Several factors are bringing international dough to Brazilian companies, a big one being that Brazil still has a steadily growing economy in an era of shrinking or unstable economies in Europe and the U.S.
Brazil's economy probably grew by around 1 percent quarter-over-quarter in the first quarter of this year, said the Capital Economics report released this month. Year over year, the growth in Brazil's gross domestic product in the first quarter was 1.8 percent, a substantial drop from almost 10 percent in 2009, according to a recent report by Morgan Stanley. However, it is seen as being a relatively stable market.
Brazil's return to growth is clearly good news, the Capital Economics report said.

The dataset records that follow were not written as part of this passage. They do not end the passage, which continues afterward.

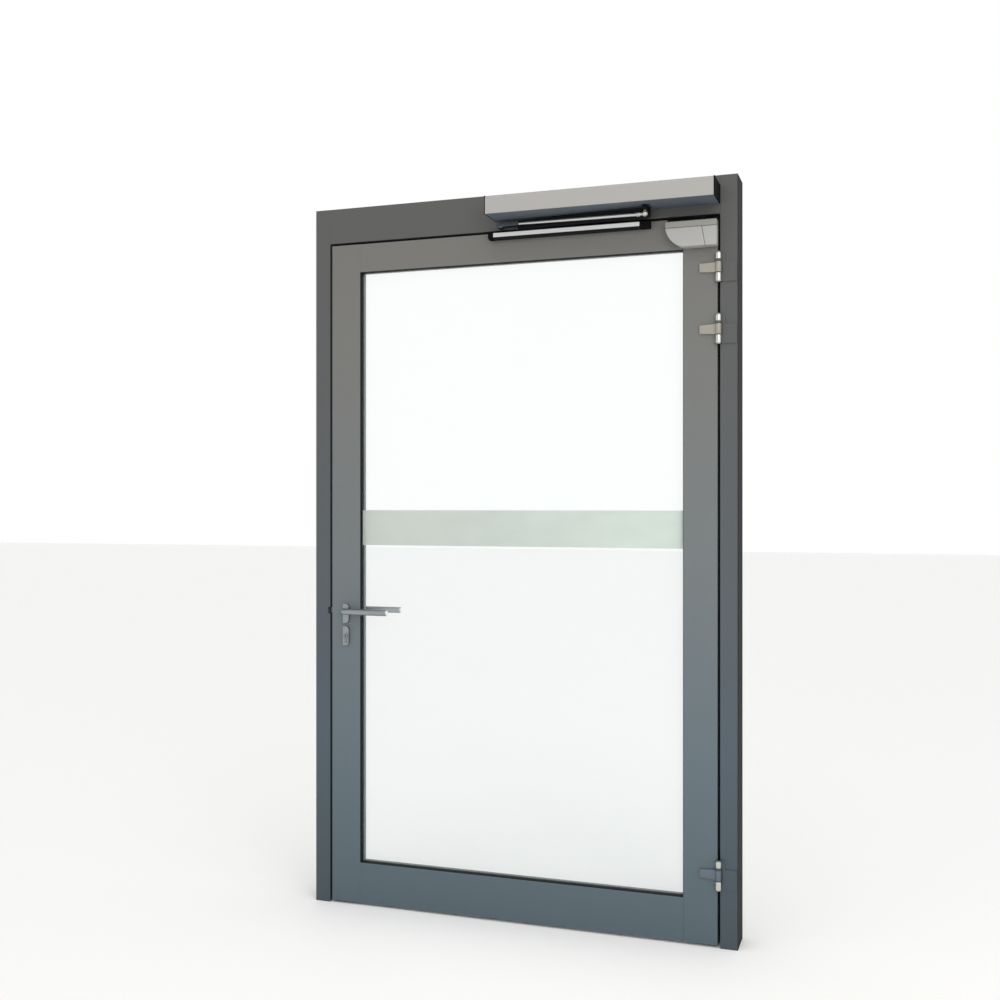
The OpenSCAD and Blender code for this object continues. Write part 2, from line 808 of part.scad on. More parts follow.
module glass_pane() {
    color([0.75, 0.85, 0.85, 0.35])
        box([-sight_x - glass_bite, glass_y, sight_bottom - glass_bite],
            [sight_x + glass_bite, glass_y + glass_t, sight_top + glass_bite]);
}

module frosted_band() {
    color([0.8, 0.84, 0.82])
        box([-sight_x + fit_c, glass_y - film_t, band_z], [sight_x - fit_c, glass_y, band_z + band_h]);
}

// Four straight strips round the sight line that reach w behind it: the upright ones run
// through and the others are cut to fit between them
module glazing_ring(y0, y1, w) {
    for (s = [0, 1]) mirror([s, 0, 0])
        box([sight_x, y0, sight_bottom - w], [sight_x + w, y1, sight_top + w]);
    for (z = [sight_bottom - w, sight_top])
        box([-sight_x + fit_c, y0, z], [sight_x - fit_c, y1, z + w]);
}

module front_gaskets() {
    color(BLACK) glazing_ring(shoulder_t, glass_y, glass_bite);
}

module back_gaskets() {
    color(BLACK) glazing_ring(glass_y + glass_t, bead_y, glass_bite);
}

module glazing_beads() {
    color(PAINT) glazing_ring(bead_y, leaf_t, rebate_w);
}

module setting_blocks() {
    block_l = 100;
    color(BLACK) for (s = [-1, 1]) translate([s * sight_x / 2, 0, 0])
        box([-block_l / 2, glass_y, sight_bottom - rebate_w],
            [block_l / 2, glass_y + glass_t, sight_bottom - glass_bite]);
}

// ---- Track and sensor ----

// Outline (depth, height) of the track with chamfered front edges
module track_outline() {
    polygon([[0, 0], [0, track_h], [-track_d + track_c, track_h], [-track_d, track_h - track_c],
        [-track_d, track_c], [-track_d + track_c, 0]]);
}

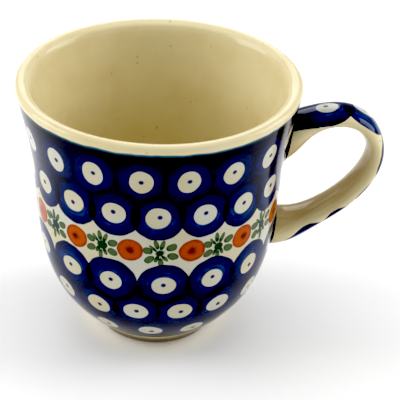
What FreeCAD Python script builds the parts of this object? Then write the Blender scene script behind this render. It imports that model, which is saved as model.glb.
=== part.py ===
"""Stoneware mug: a jiggered cup with a flared lip and a pulled strap handle, luted on with slip.

Frame: millimetres, +Z up along the axis of the cup, origin at the centre of the plane that the
foot ring stands on, handle towards +X.
"""
import FreeCAD
import Part
import math
import os

from FreeCAD import Vector

# ---------------------------------------------------------------- driving dimensions
MUG_HEIGHT = 92.6          # foot plane to the top of the lip
RIM_RADIUS = 47.5          # widest circle of the flared lip
WALL = 4.6                 # thickness of the thrown wall
LIP_ROUND = 1.6            # radius of the lip's outer edge, from the widest circle to the crest
LIP_WIDTH = 5.2            # from the widest circle over the crest to the mouth
MOUTH_DEPTH = 2.0          # the mouth's edge lies this far below the crest

FOOT_RADIUS = 19.3         # outside of the foot ring
FOOT_RING_WIDTH = 4.0      # flat that the mug stands on
FOOT_RING_HEIGHT = 1.3     # unglazed step under the body
RECESS_DEPTH = 2.2         # hollow inside the foot ring
FLOOR_THICKNESS = 5.0      # clay left over the recess at the middle
FLOOR_TURN = (33.0, 22.0)  # radius and height near which the inside wall becomes the floor
FLOOR_KNEE = (12.0, 0.8)   # radius and rise of a point on the floor's shallow dish

# Outside of the wall, from the foot to below the lip: share of the mug's height, share of the
# rim radius.  It swells fast above the foot, rises almost straight and flares again at the lip.
WALL_SHAPE = (
    (0.089, 0.562),
    (0.175, 0.695),
    (0.282, 0.789),
    (0.421, 0.846),
    (0.572, 0.873),
    (0.724, 0.898),
    (0.869, 0.951),
)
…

The prospect of stable growth makes Brazil particularly appealing to foreign companies that have ready cash to buy, as it allows them to expand in an economy that is seen not to be tanking. At least some of the investment money being directed to Brazil is the result of companies diversifying outside of the euro zone to escape the debt crisis there, according to Oliveira.
For cash-rich corporations, it makes a lot of sense to invest in Latin America, Oliveira said, adding that Brazil is particularly appealing as it is seen as adhering strongly to the rule of law.
The news that international companies are buying into Brazil may come as a surprise to some, given the drop in GDP growth since 2009 and the precipitous drop in value of the Brazilian real against the U.S. dollar in recent months. The value of the real has fallen 15 percent against the dollar since February: The dollar is worth 1.99 reals today, compared with 1.69 reals in February.
The fluctuation in value of the real has come as a result of inconsistent government policy. Whereas the government had previously targeted a weaker real, the central bank is now intervening ... to prevent its disorderly declines, the Capital Economics report said.
The Brazilian economy has continued to grow, albeit modestly, and it is drawing investors, despite its currency troubles, because of robust demand. While output in the nation has faltered, demand is still running high, according to Morgan Stanley. The government's moves to strengthen the real have simply continued to boost demand rather than bolstering output.
The weaker real has made dollar-denominated goods more expensive for Brazilians, but it has not substantially dampened demand. As Forbes columnist Ken Rapoza pointed out Thursday, the currency issue doesn't matter to Brazilians: Pent-up consumer demand is something everyone talks about in Brazil. The country is loaded with spenders, not savers.
A recent report from Business Monitor International predicted that Brazilian retail sales will grow 43 percent in the next four years as the emerging middle class gains credit and buying power.
Brazil has historically suffered from hyperinflation from time to time, which has conditioned people to spend their money as fast as they get it -- and, indeed, some economists worry that the government's efforts to stimulate the economy may create this kind of a situation again. For now, though, it's Buy, baby, buy, which continues to make the market ripe for international companies seeking exposure to it.